Required work:
Reproduce the following material exactly, including every line.

Data provided:

----

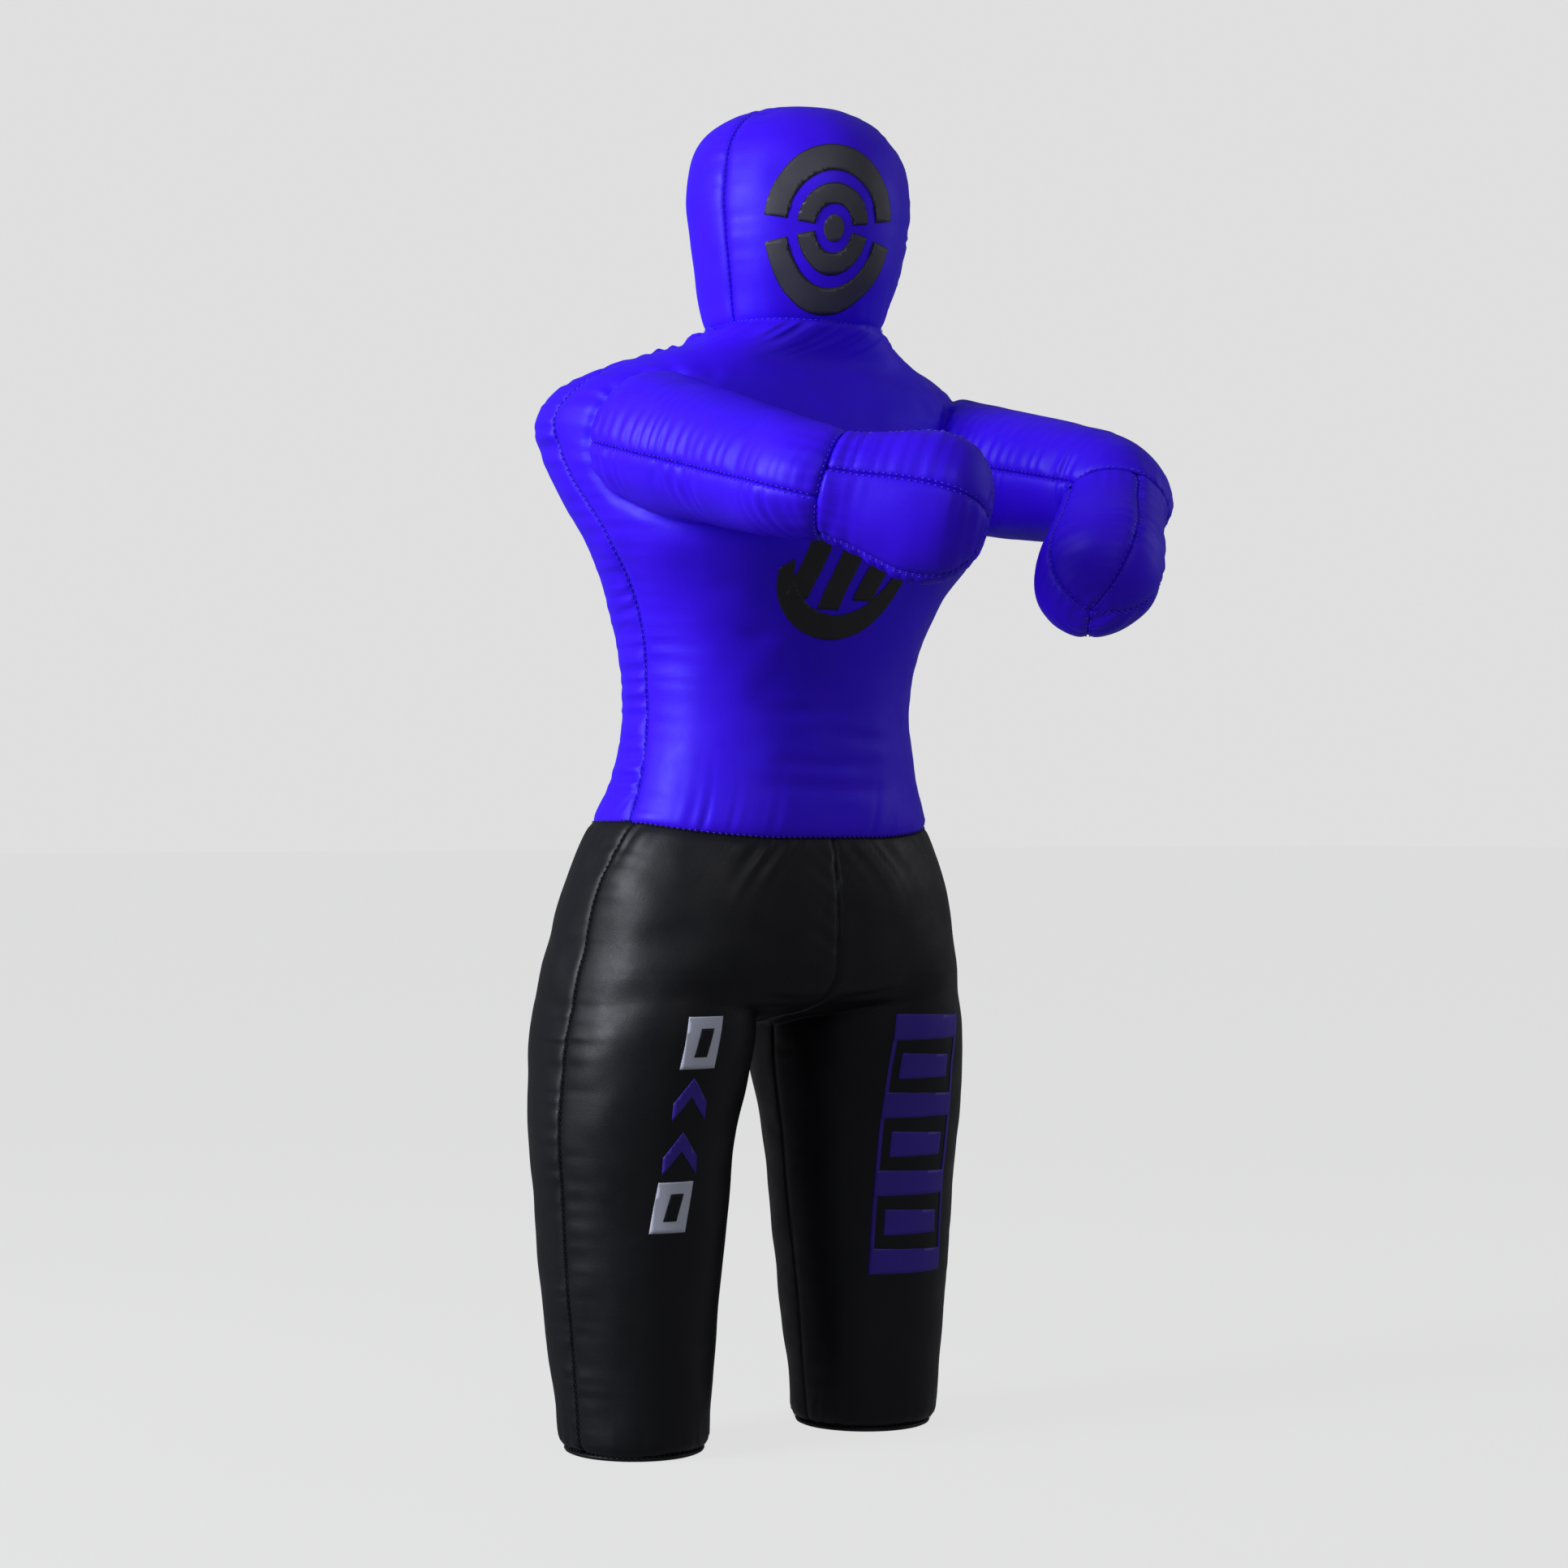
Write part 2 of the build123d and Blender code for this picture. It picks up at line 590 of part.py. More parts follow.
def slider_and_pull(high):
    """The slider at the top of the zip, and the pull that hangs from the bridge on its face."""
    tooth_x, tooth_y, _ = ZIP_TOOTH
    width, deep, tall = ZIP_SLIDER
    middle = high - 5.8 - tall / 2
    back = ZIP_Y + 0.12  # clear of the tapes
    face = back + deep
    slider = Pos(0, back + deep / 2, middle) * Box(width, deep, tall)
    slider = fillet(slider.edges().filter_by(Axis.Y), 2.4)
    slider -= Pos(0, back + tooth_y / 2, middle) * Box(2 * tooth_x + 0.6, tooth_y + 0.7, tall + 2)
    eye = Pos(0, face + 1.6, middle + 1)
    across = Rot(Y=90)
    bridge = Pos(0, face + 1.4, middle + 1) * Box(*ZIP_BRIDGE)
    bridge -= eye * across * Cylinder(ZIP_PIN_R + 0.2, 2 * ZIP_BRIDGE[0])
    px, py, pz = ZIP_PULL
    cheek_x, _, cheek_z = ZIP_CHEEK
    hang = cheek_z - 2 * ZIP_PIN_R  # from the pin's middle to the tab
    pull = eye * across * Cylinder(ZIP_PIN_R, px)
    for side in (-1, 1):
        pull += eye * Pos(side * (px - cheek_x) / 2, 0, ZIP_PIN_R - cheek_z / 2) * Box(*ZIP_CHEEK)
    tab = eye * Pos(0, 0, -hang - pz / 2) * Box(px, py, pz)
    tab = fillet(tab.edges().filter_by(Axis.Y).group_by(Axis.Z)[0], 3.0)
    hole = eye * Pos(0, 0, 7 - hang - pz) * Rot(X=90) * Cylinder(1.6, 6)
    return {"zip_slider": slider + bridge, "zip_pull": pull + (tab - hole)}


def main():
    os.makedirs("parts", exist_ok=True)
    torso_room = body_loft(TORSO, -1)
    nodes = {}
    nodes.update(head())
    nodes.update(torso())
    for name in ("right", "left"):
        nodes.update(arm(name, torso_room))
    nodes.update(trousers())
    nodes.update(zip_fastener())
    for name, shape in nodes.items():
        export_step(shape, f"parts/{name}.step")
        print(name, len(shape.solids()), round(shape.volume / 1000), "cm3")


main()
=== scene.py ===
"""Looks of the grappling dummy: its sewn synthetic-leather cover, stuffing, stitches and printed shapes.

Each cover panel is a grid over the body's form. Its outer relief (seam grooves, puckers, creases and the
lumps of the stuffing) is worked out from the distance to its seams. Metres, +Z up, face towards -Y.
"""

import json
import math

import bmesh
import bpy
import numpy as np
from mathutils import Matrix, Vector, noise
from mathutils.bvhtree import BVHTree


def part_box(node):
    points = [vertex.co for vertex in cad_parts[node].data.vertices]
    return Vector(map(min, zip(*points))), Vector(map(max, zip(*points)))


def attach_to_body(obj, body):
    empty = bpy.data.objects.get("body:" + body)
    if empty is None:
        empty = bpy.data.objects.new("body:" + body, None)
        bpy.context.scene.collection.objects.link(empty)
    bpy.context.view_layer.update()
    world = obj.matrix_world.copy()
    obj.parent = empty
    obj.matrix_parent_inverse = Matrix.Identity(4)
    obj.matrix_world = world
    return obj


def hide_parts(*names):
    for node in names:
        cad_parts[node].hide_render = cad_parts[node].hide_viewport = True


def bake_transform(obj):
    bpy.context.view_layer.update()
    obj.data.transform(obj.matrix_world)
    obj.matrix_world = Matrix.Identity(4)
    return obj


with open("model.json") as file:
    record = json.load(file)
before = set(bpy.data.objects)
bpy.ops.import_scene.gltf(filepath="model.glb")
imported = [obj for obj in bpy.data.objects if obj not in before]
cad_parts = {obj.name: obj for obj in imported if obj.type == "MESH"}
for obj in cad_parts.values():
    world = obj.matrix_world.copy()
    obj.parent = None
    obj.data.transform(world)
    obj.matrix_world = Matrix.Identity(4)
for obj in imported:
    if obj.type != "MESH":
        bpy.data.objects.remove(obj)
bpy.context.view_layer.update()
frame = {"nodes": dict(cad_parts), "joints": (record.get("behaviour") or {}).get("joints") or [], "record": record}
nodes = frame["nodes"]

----

Answer for the task:
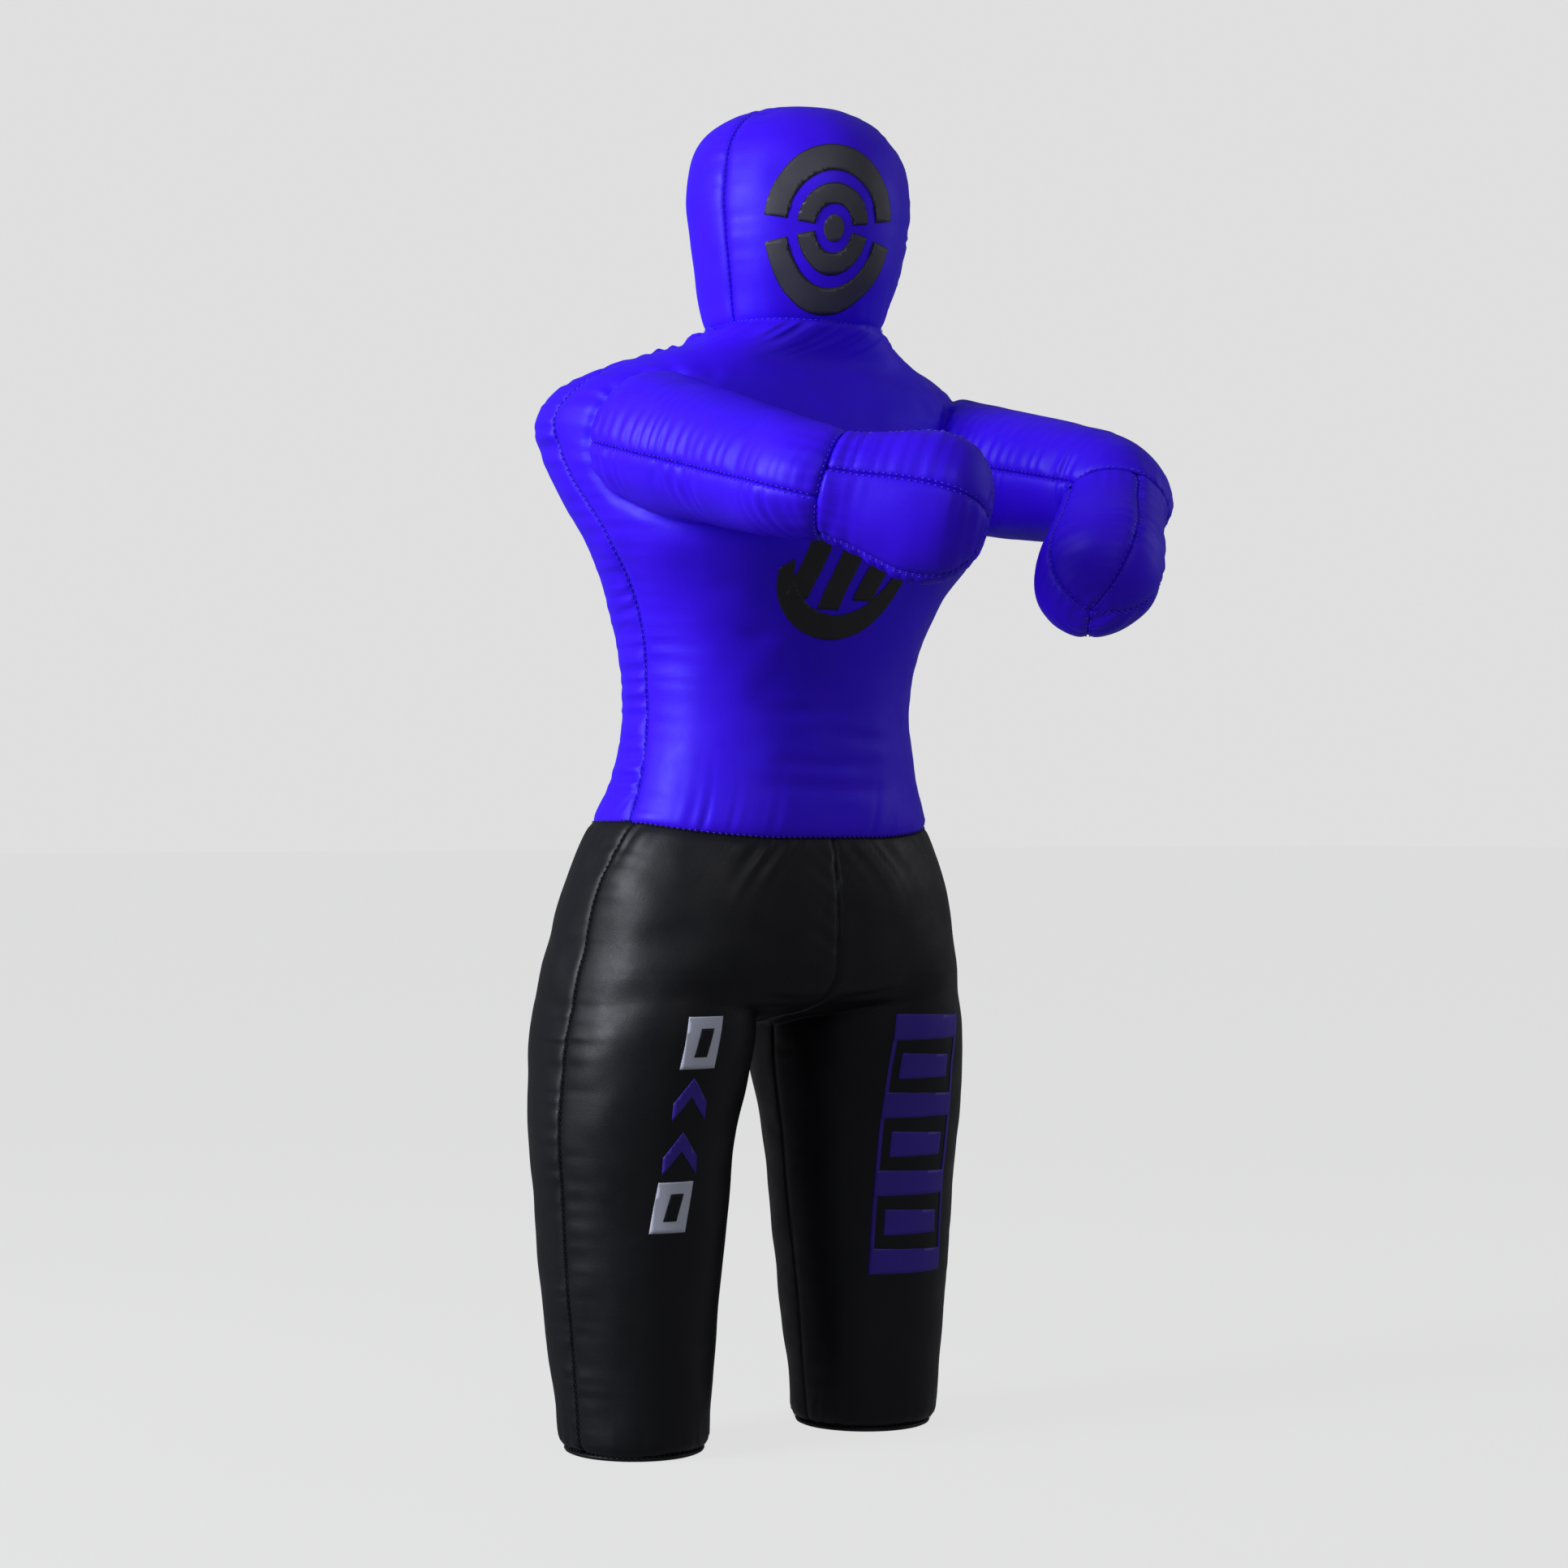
Write part 2 of the build123d and Blender code for this picture. It picks up at line 590 of part.py. More parts follow.
def slider_and_pull(high):
    """The slider at the top of the zip, and the pull that hangs from the bridge on its face."""
    tooth_x, tooth_y, _ = ZIP_TOOTH
    width, deep, tall = ZIP_SLIDER
    middle = high - 5.8 - tall / 2
    back = ZIP_Y + 0.12  # clear of the tapes
    face = back + deep
    slider = Pos(0, back + deep / 2, middle) * Box(width, deep, tall)
    slider = fillet(slider.edges().filter_by(Axis.Y), 2.4)
    slider -= Pos(0, back + tooth_y / 2, middle) * Box(2 * tooth_x + 0.6, tooth_y + 0.7, tall + 2)
    eye = Pos(0, face + 1.6, middle + 1)
    across = Rot(Y=90)
    bridge = Pos(0, face + 1.4, middle + 1) * Box(*ZIP_BRIDGE)
    bridge -= eye * across * Cylinder(ZIP_PIN_R + 0.2, 2 * ZIP_BRIDGE[0])
    px, py, pz = ZIP_PULL
    cheek_x, _, cheek_z = ZIP_CHEEK
    hang = cheek_z - 2 * ZIP_PIN_R  # from the pin's middle to the tab
    pull = eye * across * Cylinder(ZIP_PIN_R, px)
    for side in (-1, 1):
        pull += eye * Pos(side * (px - cheek_x) / 2, 0, ZIP_PIN_R - cheek_z / 2) * Box(*ZIP_CHEEK)
    tab = eye * Pos(0, 0, -hang - pz / 2) * Box(px, py, pz)
    tab = fillet(tab.edges().filter_by(Axis.Y).group_by(Axis.Z)[0], 3.0)
    hole = eye * Pos(0, 0, 7 - hang - pz) * Rot(X=90) * Cylinder(1.6, 6)
    return {"zip_slider": slider + bridge, "zip_pull": pull + (tab - hole)}


def main():
    os.makedirs("parts", exist_ok=True)
    torso_room = body_loft(TORSO, -1)
    nodes = {}
    nodes.update(head())
    nodes.update(torso())
    for name in ("right", "left"):
        nodes.update(arm(name, torso_room))
    nodes.update(trousers())
    nodes.update(zip_fastener())
    for name, shape in nodes.items():
        export_step(shape, f"parts/{name}.step")
        print(name, len(shape.solids()), round(shape.volume / 1000), "cm3")


main()
=== scene.py ===
"""Looks of the grappling dummy: its sewn synthetic-leather cover, stuffing, stitches and printed shapes.

Each cover panel is a grid over the body's form. Its outer relief (seam grooves, puckers, creases and the
lumps of the stuffing) is worked out from the distance to its seams. Metres, +Z up, face towards -Y.
"""

import json
import math

import bmesh
import bpy
import numpy as np
from mathutils import Matrix, Vector, noise
from mathutils.bvhtree import BVHTree


def part_box(node):
    points = [vertex.co for vertex in cad_parts[node].data.vertices]
    return Vector(map(min, zip(*points))), Vector(map(max, zip(*points)))


def attach_to_body(obj, body):
    empty = bpy.data.objects.get("body:" + body)
    if empty is None:
        empty = bpy.data.objects.new("body:" + body, None)
        bpy.context.scene.collection.objects.link(empty)
    bpy.context.view_layer.update()
    world = obj.matrix_world.copy()
    obj.parent = empty
    obj.matrix_parent_inverse = Matrix.Identity(4)
    obj.matrix_world = world
    return obj


def hide_parts(*names):
    for node in names:
        cad_parts[node].hide_render = cad_parts[node].hide_viewport = True


def bake_transform(obj):
    bpy.context.view_layer.update()
    obj.data.transform(obj.matrix_world)
    obj.matrix_world = Matrix.Identity(4)
    return obj


with open("model.json") as file:
    record = json.load(file)
before = set(bpy.data.objects)
bpy.ops.import_scene.gltf(filepath="model.glb")
imported = [obj for obj in bpy.data.objects if obj not in before]
cad_parts = {obj.name: obj for obj in imported if obj.type == "MESH"}
for obj in cad_parts.values():
    world = obj.matrix_world.copy()
    obj.parent = None
    obj.data.transform(world)
    obj.matrix_world = Matrix.Identity(4)
for obj in imported:
    if obj.type != "MESH":
        bpy.data.objects.remove(obj)
bpy.context.view_layer.update()
frame = {"nodes": dict(cad_parts), "joints": (record.get("behaviour") or {}).get("joints") or [], "record": record}
nodes = frame["nodes"]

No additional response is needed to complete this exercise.